- RECORDS FOR THIS EXERCISE -
[Begin]

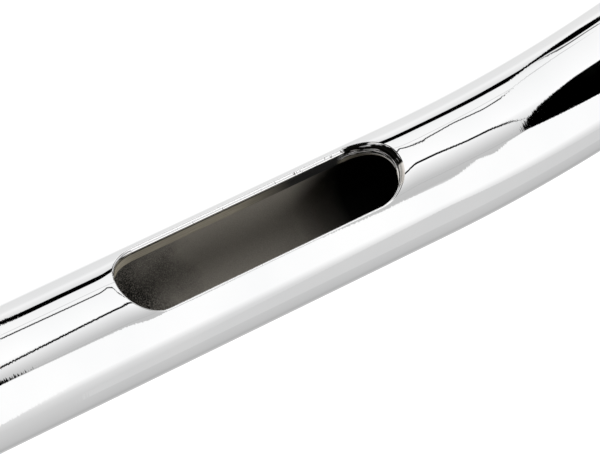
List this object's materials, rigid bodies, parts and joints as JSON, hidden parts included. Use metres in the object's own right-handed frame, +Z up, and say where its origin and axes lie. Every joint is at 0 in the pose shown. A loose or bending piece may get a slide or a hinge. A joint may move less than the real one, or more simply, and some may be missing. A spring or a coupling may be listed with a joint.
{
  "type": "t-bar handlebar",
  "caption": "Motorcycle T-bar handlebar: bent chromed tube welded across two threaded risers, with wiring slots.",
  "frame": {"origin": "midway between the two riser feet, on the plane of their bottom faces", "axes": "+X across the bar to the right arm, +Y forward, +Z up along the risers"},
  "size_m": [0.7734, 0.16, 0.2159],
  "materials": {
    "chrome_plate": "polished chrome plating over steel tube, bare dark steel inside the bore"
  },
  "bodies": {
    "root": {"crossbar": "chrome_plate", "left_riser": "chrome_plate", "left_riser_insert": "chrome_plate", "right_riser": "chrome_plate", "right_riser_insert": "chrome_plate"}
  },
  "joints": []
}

[End]
[Begin]

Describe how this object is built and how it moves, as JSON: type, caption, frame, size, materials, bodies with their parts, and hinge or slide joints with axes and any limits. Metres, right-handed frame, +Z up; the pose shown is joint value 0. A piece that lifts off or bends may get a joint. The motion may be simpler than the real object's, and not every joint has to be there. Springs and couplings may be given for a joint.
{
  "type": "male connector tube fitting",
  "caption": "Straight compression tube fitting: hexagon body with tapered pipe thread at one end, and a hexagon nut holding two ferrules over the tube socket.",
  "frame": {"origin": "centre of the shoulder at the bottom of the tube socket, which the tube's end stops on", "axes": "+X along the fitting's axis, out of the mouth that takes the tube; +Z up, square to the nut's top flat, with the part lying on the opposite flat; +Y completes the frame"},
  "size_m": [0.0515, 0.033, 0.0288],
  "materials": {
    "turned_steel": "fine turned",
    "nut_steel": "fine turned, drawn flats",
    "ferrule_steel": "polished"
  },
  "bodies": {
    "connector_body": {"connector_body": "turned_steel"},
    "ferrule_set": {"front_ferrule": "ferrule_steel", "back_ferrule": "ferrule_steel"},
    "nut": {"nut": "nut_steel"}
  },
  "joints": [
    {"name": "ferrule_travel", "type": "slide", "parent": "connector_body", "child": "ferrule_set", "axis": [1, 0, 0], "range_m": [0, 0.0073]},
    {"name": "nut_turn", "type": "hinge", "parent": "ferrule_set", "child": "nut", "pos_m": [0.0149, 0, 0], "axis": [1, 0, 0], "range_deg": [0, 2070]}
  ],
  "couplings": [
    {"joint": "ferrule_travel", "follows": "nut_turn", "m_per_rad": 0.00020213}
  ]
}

[End]

- JOB -
In the lines above, locate the string "their". Copy every line where it occurs.

- SOLUTION TO THE EXERCISE -
  "frame": {"origin": "midway between the two riser feet, on the plane of their bottom faces", "axes": "+X across the bar to the right arm, +Y forward, +Z up along the risers"},
Describe how this object is built and how it moves, as JSON: type, caption, frame, size, materials, bodies with their parts, and hinge or slide joints with axes and any limits. Metres, right-handed frame, +Z up; the pose shown is joint value 0. A piece that lifts off or bends may get a joint. The motion may be simpler than the real object's, and not every joint has to be there. Springs and couplings may be given for a joint.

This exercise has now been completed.